The fact that there is a controversy around the location of the conference points to deeper, even more perplexing issues – foremost, why actually hold such a conference at all? There is one obvious reason in favor of doing so: It will be an opportunity for this generation’s world leaders to restate their opposition to anti-Semitism. Further, the conference will also be a platform for these leaders to explicitly condemn anti-Zionism – the denial of Israel’s right to exist – as a form of anti-Semitism. Whatever else may divide them, French President Emmanuel Macron, U.N. Secretary-General António Guterres, the federal parliament in Germany and President Donald Trump have all made this point emphatically in the last couple of years. Now, potentially, they can do so again from the same dais.
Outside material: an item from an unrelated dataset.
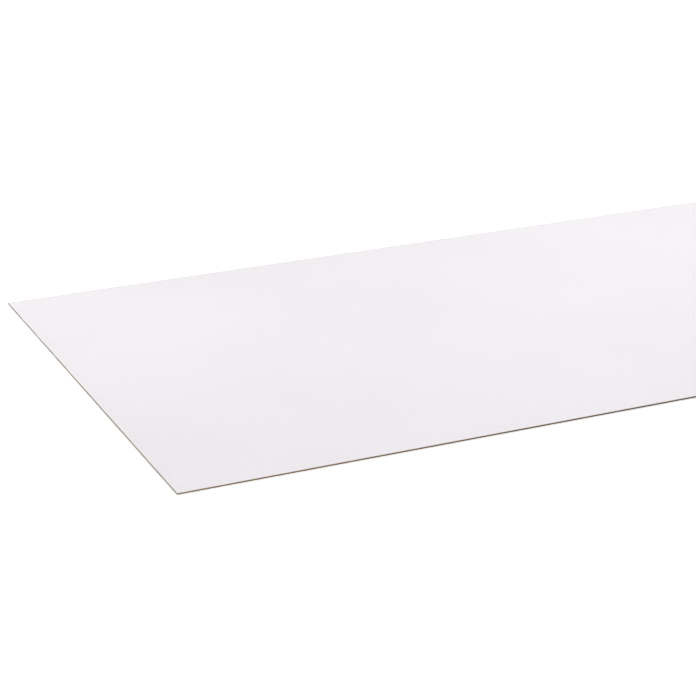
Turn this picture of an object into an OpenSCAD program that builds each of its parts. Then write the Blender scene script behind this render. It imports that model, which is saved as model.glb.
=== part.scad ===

The conference is also a reminder that many governments and international organizations have institutionalized the fight against anti-Semitism. Germany now has a federal commissioner who is devoted to the issue, while the U.S. State Department this year finally appointed a new special representative on anti-Semitism – a post originally created in 2005 during the first President George W. Bush administration.
The 57-member state Organization for Security and Cooperation in Europe has also held conferences and appointed special envoys to deal with anti-Semitism, along with other forms of prejudice. Most of the time, this modest bureaucracy conducts its business without overwhelming media attention; bringing their political bosses to Malmö will shine a much-needed light on the work they are doing on assisting victims of anti-Semitic abuse, Holocaust education, hate-crimes monitoring and similar challenges.
As yet unclear, however, is the degree to which a conference on anti-Semitism hosted by a left-wing government in Europe would be willing to address the elephant in the room: the anti-Semitism that doesn’t come from the far right.
I would suggest that there are three key aspects to this question.
First, there is the need to recognize that anti-Semitism is politically promiscuous and can be found with equal venom on the left and the right. The slaughter of 6 million Jews by the Nazi regime, which will doubtless be a central theme at the conference some 75 years after the liberation of Auschwitz, should not ignore or obscure the presence of
anti-Semitism in other political contexts.
Second, government efforts against anti-Semitism have rightly pushed a broader message of tolerance and openness. In a period of growing far-right populism, that message needs to be restated. But it also requires another, no less important layer: recognition that anti-Semitism is not just a problem of the ethnic majority, but of minorities as well, and particularly Europe’s multiple Muslim communities.
At the present time, if a swastika is daubed on a Jewish building in Germany and the perpetrator remains unidentified, the police will categorize the crime as “far right,” despite having seen the profusion of signs equating the Star of David with the swastika at numerous left-wing, anti-Zionist demonstrations. That perhaps exemplifies why a wholesale transformation of how anti-Semitism is understood by law-enforcement officials, teachers and social workers is necessary.
Third, a truly honest, candid conference will examine the Holocaust not just as a historical Jewish tragedy with universal lessons for subsequent generations, but as a political weapon that is being wielded against Jews today. You can see this in Eastern Europe, where ultra-nationalists charge that Jews are exploiting the Holocaust for financial gain, and also in Western Europe, where many liberals and leftists will argue the Holocaust has become a reputational shield for the state of Israel in its oppression of the Palestinians. Both these calumnies need to be fought explicitly, even when they come from the mouths of some of the leaders who will probably turn up in Malmö next year.
As ever, the fight against anti-Semitism is a supremely political enterprise, and Jewish communities will encounter allies and adversaries across the spectrum. Distinguishing one from the other is not as simple as might seem since it’s easy for any politician to issue a generic condemnation of what most people are inherently against. It’s the politicians who recognize that anti-Semitism is an issue among their own colleagues and co-thinkers and friends – and not just their rivals – who can be trusted.